ARE PROJECT FINANCIERS EXEMPT?
Section 7(2)(a) of the Act makes it plain that the legislative intent is that the Act would not apply to financiers of building projects. section 7 states:
7 Application of Act
(1) Subject to this section, this Act applies to any construction contract, whether written or oral, or partly written and partly oral, and so applies even if the contract is expressed to be governed by the law of a jurisdiction other than New South Wales.
(2) This Act does not apply to
(a) a construction contract that forms part of a loan agreement, a contract of guarantee or a AUSTRALIAN CONSTRUCTION LAW NEWSLETTER #113 MARCH/APRIL 2007 31 contract of insurance under which a recognised financial institution undertakes:
(i) to lend money or to repay money lent, or
(ii) to guarantee payment of money owing or repayment of money lent, or
(iii) to provide an indemnity with respect to construction work carried out, or related goods and services supplied, under the construction contract.
To the ordinary reader and the financiers in particular this section would bring comfort because they are merely financing a construction project and as such will not be held liable to pay a trade contractor or subcontractor for construction work on the project. Einstein J in Over Fifty Mutual Friendly Society Ltd & Anor v Smithies & Ors  NSWSC 291 has demonstrated that this may be false comfort. Financiers may have to take special precautions to escape the operation of the Act and even then, unless adequately protected, they may have no option but to pay first and sue for recovery of the undue payment later.
Over Fifty Mutual Friendly Society (OFM) is a financier. This fact is normally proven by providing evidence that they are a registered financial institution with the Australian Prudential Regulation Authority (APRA). OFM entered into a series of loan agreements with the principal (borrower) for the purposes of funding a development project in Marrickville.
The loan agreements were standard and provided for the standard rights of a financier in the event of default or breach of the loan agreements by the borrower. The loan agreements were also subject to a first mortgage security over the development site. Having advanced several million dollars for the project the financier became concerned when the reported project costs started to exceed the approved project budget and indicated a substantial requirement for additional funds to complete the project. This was further compounded by reports of delays in the progress of the work indicating that the project would not be completed on time (and that this would be likely to cause a further increase in the project costs).
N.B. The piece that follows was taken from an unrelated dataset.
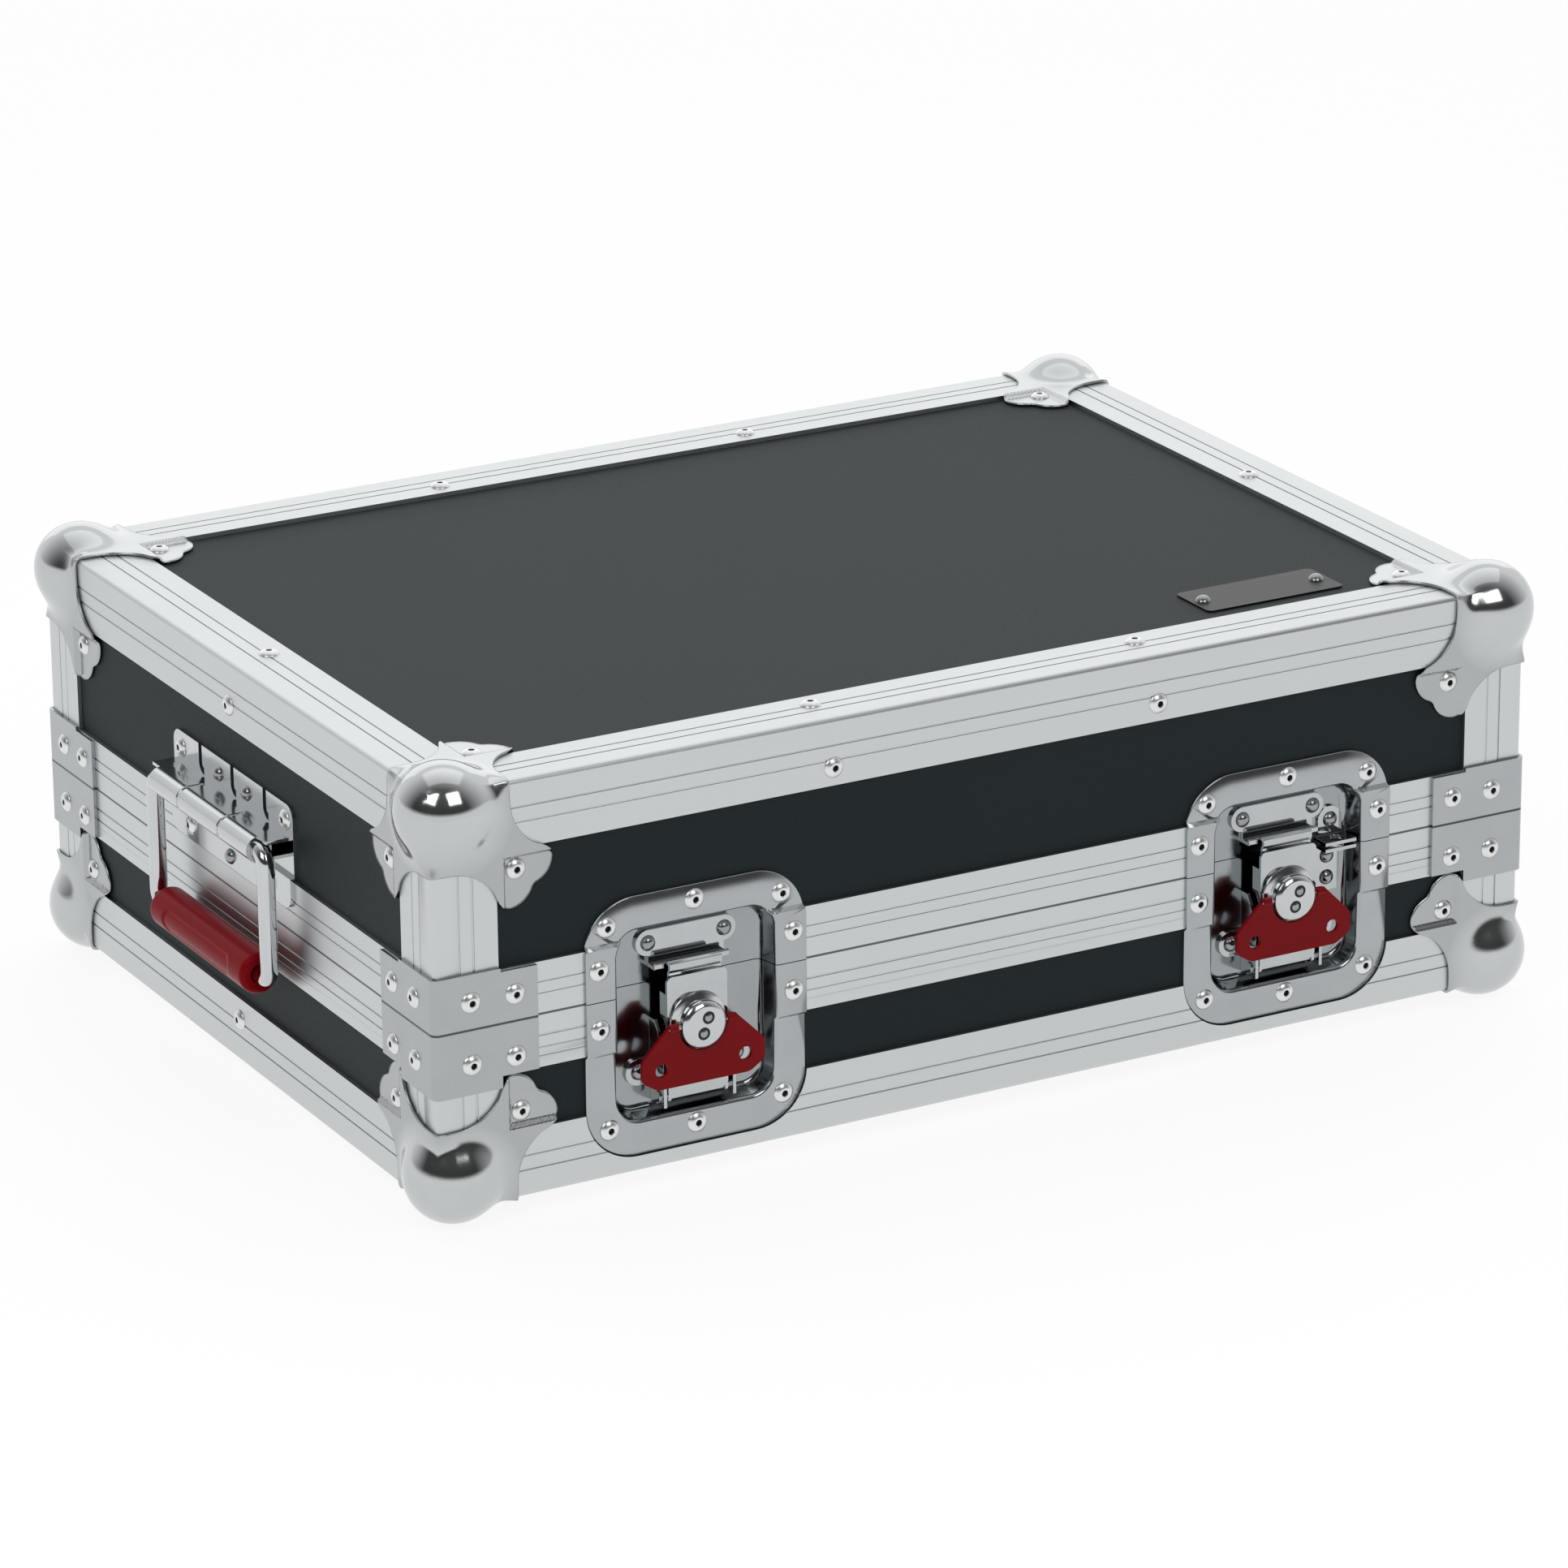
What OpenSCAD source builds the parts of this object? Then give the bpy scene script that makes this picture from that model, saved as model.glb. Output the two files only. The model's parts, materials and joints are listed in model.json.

At the centre of OFM’s concern about the financial status of the project (and of the ability of OFM’s borrower to repay the construction loan) was OFM’s concern about the borrower’s management of the development project through a related (to the borrower) entity. The financier sought to rectify this by requiring that the borrower appoint an independent manager (approved by the financier), as the agent of the principal (borrower), to enable the borrower to meet its covenants under the loan agreements to manage the project in accordance with the project budget (approved by the financier) and to monitor and report progress to OFM accordingly. To ensure that costs were being properly incurred, the services of an independent quantity surveyor (appointed by the borrower) were also engaged to certify that accounts for project costs were properly claimed and were payable in accordance with the relevant contract terms. OFM intended that this provison of additional external project management and accounting oversight would ensure that the finance being provided be used for the loan purpose approved under the loan agreement and would protect or preserve the security for the loan (which would be improved by a completed project rather than a mortgagee sale of an incomplete project). The ‘arrangement’ would also ensure that the loan funds advanced to the borrower’s account would reach those who were performing the works. From the financier’s perspective, the right to put these project management and accounting arrangements in place were all rights that were and would normally be found in the loan documents for construction projects.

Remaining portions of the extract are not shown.